The team also compared the set of shared photosynthetic bacteria genes with known genomes from other bacteria and found that very few of the shared genes are actually unique to photosynthetic organisms. While a number of the widely shared genes are probably "housekeeping genes" that are basic to most bacteria, Blankenship thinks that many of the shared genes involve metabolic pathways in non-photosynthetic bacteria that have been recruited to be part of photosynthesis systems.

"This kind of evolution in bacteria is kind of like what happens at a junk dealer," said Blankenship. "Bits and pieces of whatever there is out in the yard get hauled back and welded together and made into this new thing. All these metabolic pathways get borrowed and bent a bit and changed."

Blankenship points out that nature's way of creating useful and complicated chemical systems through horizontal gene transfer also points to how human-directed biodesign might co-opt the process.

"This work gives us some insights into how complex metabolic pathways originated and evolved, so this might give some ideas about how to engineer new pathways into microorganisms," he said. "These organisms could be designed to carry out new types of chemistry that may benefit mankind, such as multi-step synthesis of drugs."

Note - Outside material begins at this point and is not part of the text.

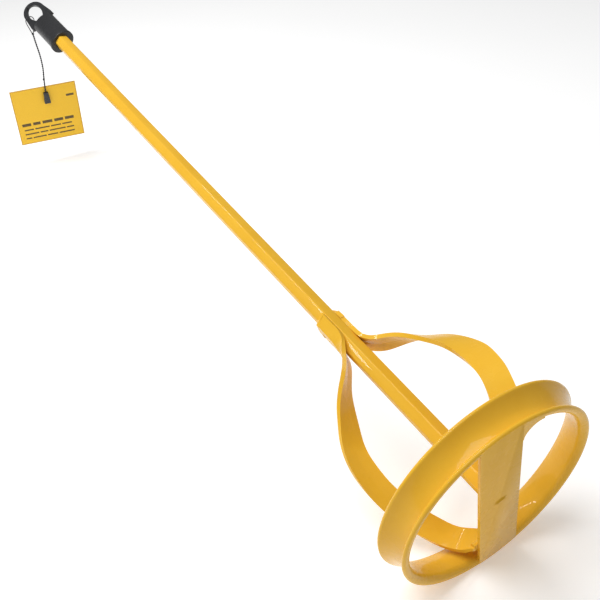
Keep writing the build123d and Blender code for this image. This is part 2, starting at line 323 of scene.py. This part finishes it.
# ---- tag string: two threads over the loop's side, twisted together below -------------
def nurbs_line(name, points):
    """A curve object whose one spline is smooth between the given control points."""
    curve = bpy.data.curves.new(name, "CURVE")
    curve.dimensions = "3D"
    curve.resolution_u = 16
    spline = curve.splines.new("NURBS")
    spline.points.add(len(points) - 1)
    for control, point in zip(spline.points, points):
        control.co = (*point, 1)
    spline.order_u = 3
    spline.use_endpoint_u = True
    obj = bpy.data.objects.new(name, curve)
    bpy.context.scene.collection.objects.link(obj)
    return obj


def points_along(obj):
    """The points of a curve object's line, once it is turned into a mesh."""
    mesh = bpy.data.meshes.new_from_object(obj)
    line = [vertex.co.copy() for vertex in mesh.vertices]
    bpy.data.meshes.remove(mesh)
    return line


def mesh_object(name, vertices, faces):
    """A smooth-shaded mesh object in the scene."""
    mesh = bpy.data.meshes.new(name)
    mesh.from_pydata(vertices, [], faces)
    for polygon in mesh.polygons:
        polygon.use_smooth = True
    obj = bpy.data.objects.new(name, mesh)
    bpy.context.scene.collection.objects.link(obj)
    return obj


def evenly(line, step):
    """The line's points again, a step apart."""
    out, left = [line[0].copy()], step
    for start, end in zip(line, line[1:]):
        gap, done = (end - start).length, 0.0
        while gap - done >= left:
            done += left
            out.append(start.lerp(end, done / gap))
            left = step
        left -= gap - done
    return out


def twisted(name, line, strand_radius, offset, pitch, sides=10):
    """Two round strands twisted about a line."""
    vertices, faces = [], []
    across_line = Vector((1, 0, 0))
    travelled = 0.0
    rings = []
    for i, point in enumerate(line):
        ahead = (line[min(i + 1, len(line) - 1)] - line[max(i - 1, 0)]).normalized()
        across_line = (across_line - ahead * across_line.dot(ahead)).normalized()
        other = ahead.cross(across_line)
        if i:
            travelled += (point - line[i - 1]).length
        rings.append((point, across_line.copy(), other, 2 * math.pi * travelled / pitch))
    for strand in range(2):
        base = len(vertices)
        for point, first, second, turn in rings:
            angle = turn + strand * math.pi
            centre = point + (first * math.cos(angle) + second * math.sin(angle)) * offset
            for k in range(sides):
                a = 2 * math.pi * k / sides
                out = first * math.cos(a) + second * math.sin(a)
                vertices.append(centre + out * strand_radius)
        for i in range(len(rings) - 1):
            for k in range(sides):
                a, b = base + i * sides + k, base + i * sides + (k + 1) % sides
                faces.append((a, b, b + sides, a + sides))
        faces.append(tuple(base + k for k in range(sides))[::-1])
        last = base + (len(rings) - 1) * sides
        faces.append(tuple(last + k for k in range(sides)))
    return mesh_object(name, vertices, faces)


# The string's control points, (across, up) in millimetres from the loop's side
STRING_ROUTE = [(0, -13), (0.8, -23), (2.4, -36), (2.6, -50), (0.9, -62), (0, -75.2)]
STRAND_RADIUS = 0.43 * MM
STRAND_OFFSET = 0.37 * MM
TWIST_PITCH = 4.2 * MM
STRAND_STEP = 0.18 * MM
guide = nurbs_line("string_guide", [from_hang(*point) for point in STRING_ROUTE])
string_line = points_along(guide)
bpy.data.objects.remove(guide)
string = twisted(
    "twisted_string", evenly(string_line, STRAND_STEP), STRAND_RADIUS, STRAND_OFFSET, TWIST_PITCH
)
finish_with(string, thread_material)
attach(string, "string")
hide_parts("tag_string")


# One thread's control points over the loop, (outwards, up) in millimetres
LOOP_ROUTE = [(0, 3.9), (1.976, 3.9), (4.31, 0.72), (3.2, -4.2), (0.44, -12.85)]


def thread_over_loop(name, side, node):
    """One thread from the top of the loop's side, round it and down to the knot."""
    thread = nurbs_line(name, [from_hang(side * across, up) for across, up in LOOP_ROUTE])
    thread.data.bevel_depth = THREAD_D / 2
    thread.data.bevel_resolution = 4
    thread.data.use_fill_caps = True
    finish_with(thread, thread_material)
    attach(thread, "string")
    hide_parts(node)
    return thread


def small_knot(name, centre, size):
    """Overhand knot of the same thread, pulled small."""
    vertices, faces = [], []
    steps, sides = 72, 8
    middle = []
    for i in range(steps):
        t = 2 * math.pi * i / steps
        middle.append(centre + Vector((
            math.cos(t) - 2 * math.cos(2 * t),
            math.sin(t) + 2 * math.sin(2 * t),
            -1.5 * math.sin(3 * t),
        )) * size)
    for i, point in enumerate(middle):
        ahead = (middle[(i + 1) % steps] - middle[i - 1]).normalized()
        first = ahead.cross((point - centre).normalized()).normalized()
        second = ahead.cross(first)
        for k in range(sides):
            a = 2 * math.pi * k / sides
            vertices.append(point + (first * math.cos(a) + second * math.sin(a)) * THREAD_D / 2)
    for i in range(steps):
        for k in range(sides):
            a, b = i * sides, (i + 1) % steps * sides
            faces.append((a + k, b + k, b + (k + 1) % sides, a + (k + 1) % sides))
    knot = mesh_object(name, vertices, faces)
    finish_with(knot, thread_material)
    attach(knot, "string")
    return knot


threads = [
    thread_over_loop("front_loop_thread", -1, "front_thread"),
    thread_over_loop("back_loop_thread", 1, "back_thread"),
]
knots = [
    small_knot("upper_knot", from_hang(0, -13.2), 0.30 * MM),
    small_knot("lower_knot", from_hang(0.9, -61.5), 0.26 * MM),
]


# ---- floor, light and camera ----------------------------------------------------------
FLOOR_TILT = math.radians(8.5)
FLOOR_SIZE = 8
floor_normal = Vector((-math.sin(FLOOR_TILT), 0, math.cos(FLOOR_TILT)))
floor_level = min(
    floor_normal.dot(Vector(vertex.co)) for vertex in nodes["mixing_ring"].data.vertices
)

bpy.ops.mesh.primitive_plane_add(size=FLOOR_SIZE)
floor = bpy.context.object
floor.name = "floor"
floor.rotation_mode = "QUATERNION"
floor.rotation_quaternion = floor_normal.to_track_quat("Z", "Y")
floor.location = floor_normal * floor_level
pale = Nodes("pale_floor")
pale.link(
    pale.ramp(pale.noise(3, detail=2), [(0.3, (0.90, 0.90, 0.90)), (0.7, (0.93, 0.93, 0.93))]),
    pale.shader.inputs["Base Color"],
)
pale.set(Roughness=0.9, Emission_Color=(1, 1, 1, 1), Emission_Strength=0.30)
finish_with(floor, pale.material)

world = bpy.data.worlds.new("studio")
world.use_nodes = True
background = world.node_tree.nodes["Background"]
background.inputs["Color"].default_value = (1, 1, 1, 1)
background.inputs["Strength"].default_value = 0.24
bpy.context.scene.world = world
bpy.context.scene.view_settings.view_transform = "Standard"


def soft_box(name, location, aim, size, power):
    """A rectangular area light that looks at a point."""
    light = bpy.data.lights.new(name, "AREA")
    light.shape = "RECTANGLE"
    light.size, light.size_y = size
    light.energy = power
    lamp = bpy.data.objects.new(name, light)
    lamp.location = location
    lamp.rotation_mode = "QUATERNION"
    lamp.rotation_quaternion = (Vector(location) - Vector(aim)).to_track_quat("Z", "Y")
    bpy.context.scene.collection.objects.link(lamp)


soft_box("key", (0.10, -0.34, 1.28), (0.42, 0, -0.02), (1.0, 1.0), 13.5)
soft_box("strip", (-0.25, -0.80, 0.66), (0.59, -0.04, 0.05), (0.75, 0.05), 2.6)
soft_box("back_strip", (-0.30, -0.15, 0.62), (0.60, -0.05, 0.0), (0.60, 0.04), 1.6)

VIEW = Vector((-0.60082, 0.39920, -0.69257))
RIGHT = Vector((0.54873, 0.83598, 0.00583))
CAMERA_PLACE = Vector((0.76246, -0.22322, 0.37924))
LENS = 52.99
view_dir = VIEW.normalized()
right = (RIGHT - view_dir * RIGHT.dot(view_dir)).normalized()
up = right.cross(view_dir)
camera_data = bpy.data.cameras.new("camera")
camera_data.lens = LENS
camera_data.sensor_width = 36
camera = bpy.data.objects.new("camera", camera_data)
camera.matrix_world = Matrix((
    (right.x, up.x, -view_dir.x, CAMERA_PLACE.x),
    (right.y, up.y, -view_dir.y, CAMERA_PLACE.y),
    (right.z, up.z, -view_dir.z, CAMERA_PLACE.z),
    (0, 0, 0, 1),
))
camera_data.clip_start = 0.01
bpy.context.scene.collection.objects.link(camera)
bpy.context.scene.camera = camera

The research applies as well to collaborative efforts going on at ASU between the university's Center for the Study of Early Events in Photosynthesis and its membership in the NASA Astrobiology Institute.

"A major focus of the astrobiology program is to try to figure out what path life might have taken on some other world besides Earth," he said "There are people that make the argument that it would be likely to have taken a similar trajectory. You have to have some kind of energetic source for organisms to live on and certainly sunlight is one of the most likely options, since it's a high quality flow of energy. Now we have a picture of how life has developed that source on our planet."